Using mirroring to replace drive?

Chris Pratt eagletree at hughes.net
Sat Oct 18 06:25:37 PDT 2008


Hi, For years I've been upgrading by building a temp
server, transferring a production function to it and
temporarily decommissioning the one server while
I upgrade and rebuild it. I was thinking of trying a different
approach since having tried out gvinum in the last
couple of years.

The current scenario is that I have a machine where the
adaptec controller is suggesting I replace a failing SCSI
drive which happens to be the system disk. I purchased
a couple of new drives and thought I might just plug it in
and mirror the failing drive on the new drive. Then
pull the failing drive and plug in the other new drive as
the second mirrored drive and be done with it. One
obvious outcome would be a having a system drive
mirror for future such issues. I have never built a mirror
on the fly but it seems many have from what I've read
and the cookbooks out there make it sound very
easy. I was going to use GEOM Mirror on 6.2 (then
upgrade to 7.0 after establishing the new good drives).

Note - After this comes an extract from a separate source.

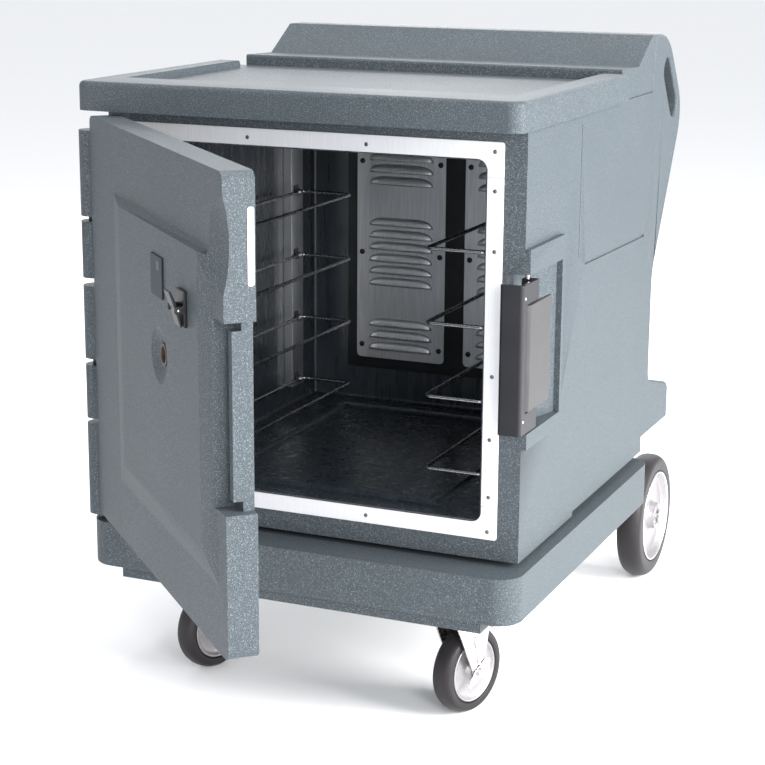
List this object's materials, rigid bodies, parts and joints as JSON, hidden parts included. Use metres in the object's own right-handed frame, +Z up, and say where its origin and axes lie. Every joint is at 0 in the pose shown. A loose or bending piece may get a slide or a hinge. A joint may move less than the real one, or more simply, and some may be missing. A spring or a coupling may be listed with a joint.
{
  "type": "insulated food carrier",
  "caption": "Heated insulated food carrier: moulded cabinet with a hinged latching door, pan racks, fan heater behind louvred panels, push handle, swivel casters, large rear wheels",
  "frame": {"origin": "middle of the footprint's bounding box, on the floor, with the door standing open at its rest angle", "axes": "+Z up, +Y from the door towards the push handle, +X to the right of someone who faces the door"},
  "size_m": [0.8, 1.6276, 1.121],
  "materials": {
    "moulded_shell": "speckled grey-blue moulded polyethylene with a fine grain",
    "insulating_foam": "closed-cell foam, unseen",
    "cavity_lining": "smooth moulded polyethylene",
    "trim_aluminium": "satin anodised",
    "steel": "brushed and zinc-plated",
    "wire": "plated wire",
    "black_fittings": "black moulded nylon, slight sheen",
    "tyre": "dark grey non-marking rubber",
    "hub": "grey discs",
    "seal": "soft black rubber"
  },
  "bodies": {
    "cabinet": {"base_moulding": "moulded_shell", "body_shell": "moulded_shell", "foam_core": "insulating_foam", "cavity_liner": "cavity_lining", "worktop_lid": "moulded_shell", "rear_upstand": "moulded_shell", "trim_top": "trim_aluminium", "trim_bottom": "trim_aluminium", "trim_left": "trim_aluminium", "trim_right": "trim_aluminium", "plenum_frame": "black_fittings", "fan_motor": "steel", "heating_element": "wire", "control_plate": "black_fittings", "louvre_panel_left": "steel", "louvre_panel_right": "steel", "rear_axle_frame": "steel", "caster_plate_left": "steel", "caster_plate_right": "steel", "hinge_pin_upper": "black_fittings", "hinge_pin_middle": "black_fittings", "hinge_pin_lower": "black_fittings", "latch_pin": "steel", "rack_left_1": "wire", "rack_left_2": "wire", "rack_left_3": "wire", "rack_left_4": "wire", "rack_right_1": "wire", "rack_right_2": "wire", "rack_right_3": "wire", "rack_right_4": "wire", "rack_upright_left_front": "steel", "rack_upright_left_rear": "steel", "rack_upright_right_front": "steel", "rack_upright_right_rear": "steel"},
    "door": {"door_shell": "moulded_shell", "door_foam": "insulating_foam", "door_liner": "cavity_lining", "door_gasket": "seal", "door_gauge": "black_fittings", "menu_clip_base": "black_fittings", "vent_plug": "seal"},
    "menu_clip_jaw": {"menu_clip_jaw": "black_fittings"},
    "latch": {"latch_arm": "black_fittings", "latch_paddle": "black_fittings"},
    "fan": {"fan_impeller": "steel"},
    "thermostat": {"thermostat_dial": "black_fittings"},
    "power_rocker": {"power_switch": "black_fittings"},
    "swivel_left": {"caster_fork_left": "steel"},
    "front_wheel_left": {"caster_hub_left": "hub", "caster_tyre_left": "tyre"},
    "brake_left": {"caster_brake_left": "steel"},
    "rear_wheel_left": {"rear_rim_left": "hub", "rear_tyre_left": "tyre"},
    "swivel_right": {"caster_fork_right": "steel"},
    "front_wheel_right": {"caster_hub_right": "hub", "caster_tyre_right": "tyre"},
    "brake_right": {"caster_brake_right": "steel"},
    "rear_wheel_right": {"rear_rim_right": "hub", "rear_tyre_right": "tyre"}
  },
  "joints": [
    {"name": "door_hinge", "type": "hinge", "parent": "cabinet", "child": "door", "pos_m": [-0.379, -0.26417, 0.66], "axis": [0, 0, -1], "range_deg": [-44.8, 215]},
    {"name": "menu_clip_hinge", "type": "hinge", "parent": "door", "child": "menu_clip_jaw", "pos_m": [0.03556, -0.72376, 0.8], "axis": [-0.7096, 0.7046, 0], "range_deg": [0, 12], "stiffness_Nm_per_rad": 0.6, "springref_deg": -5.73},
    {"name": "latch_hinge", "type": "hinge", "parent": "cabinet", "child": "latch", "pos_m": [0.377, -0.19617, 0.6585], "axis": [0, 0, 1], "range_deg": [0, 28], "stiffness_Nm_per_rad": 0.8, "springref_deg": -5.73},
    {"name": "fan_shaft", "type": "hinge", "parent": "cabinet", "child": "fan", "pos_m": [0.006, 0.45883, 0.8], "axis": [0, 1, 0], "continuous": true},
    {"name": "thermostat_turn", "type": "hinge", "parent": "cabinet", "child": "thermostat", "pos_m": [-0.054, 0.53283, 0.556], "axis": [0, -1, 0], "range_deg": [0, 270]},
    {"name": "power_rocker_tip", "type": "hinge", "parent": "cabinet", "child": "power_rocker", "pos_m": [0.046, 0.52413, 0.556], "axis": [1, 0, 0], "range_deg": [-8, 8]},
    {"name": "caster_swivel_left", "type": "hinge", "parent": "cabinet", "child": "swivel_left", "pos_m": [-0.246, -0.16417, 0.18], "axis": [0, 0, 1], "continuous": true},
    {"name": "front_axle_left", "type": "hinge", "parent": "swivel_left", "child": "front_wheel_left", "pos_m": [-0.23511, -0.12986, 0.076], "axis": [0.9532, -0.3024, 0], "continuous": true},
    {"name": "brake_pedal_left", "type": "hinge", "parent": "swivel_left", "child": "brake_left", "pos_m": [-0.22846, -0.10888, 0.164], "axis": [-0.9532, 0.3024, 0], "range_deg": [0, 9]},
    {"name": "rear_axle_left", "type": "hinge", "parent": "cabinet", "child": "rear_wheel_left", "pos_m": [-0.327, 0.68683, 0.127], "axis": [1, 0, 0], "continuous": true},
    {"name": "caster_swivel_right", "type": "hinge", "parent": "cabinet", "child": "swivel_right", "pos_m": [0.25, -0.16417, 0.18], "axis": [0, 0, 1], "continuous": true},
    {"name": "front_axle_right", "type": "hinge", "parent": "swivel_right", "child": "front_wheel_right", "pos_m": [0.26088, -0.12986, 0.076], "axis": [0.9532, -0.3024, 0], "continuous": true},
    {"name": "brake_pedal_right", "type": "hinge", "parent": "swivel_right", "child": "brake_right", "pos_m": [0.26754, -0.10888, 0.164], "axis": [-0.9532, 0.3024, 0], "range_deg": [0, 9]},
    {"name": "rear_axle_right", "type": "hinge", "parent": "cabinet", "child": "rear_wheel_right", "pos_m": [0.339, 0.68683, 0.127], "axis": [1, 0, 0], "continuous": true}
  ]
}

1. Is this an appropriate way to deal with this?

2. Are there any high risk aspects of doing this while running
a server in production? I'm thinking of things like how
probable it is of trashing the original disk, making the
system unbootable in the process etc?

3. Are there better approaches that are safer (aside from
my normal hardware swap MO).

4. Does using GEOM Mirror RAID-1 make the upgrade from
6.2 to 7.0 a dangerous proposition. I do upgrades via
cvsup and buildworld.

The environment is
	FreeBSD 6.2
	Supermicro with Adaptec SCSI
	All ~73 GB Maxtor and Seagate drives
		Current da0 system is Maxtor, there
		will be minor size differences, the
		replacement Cheetah is a hair larger.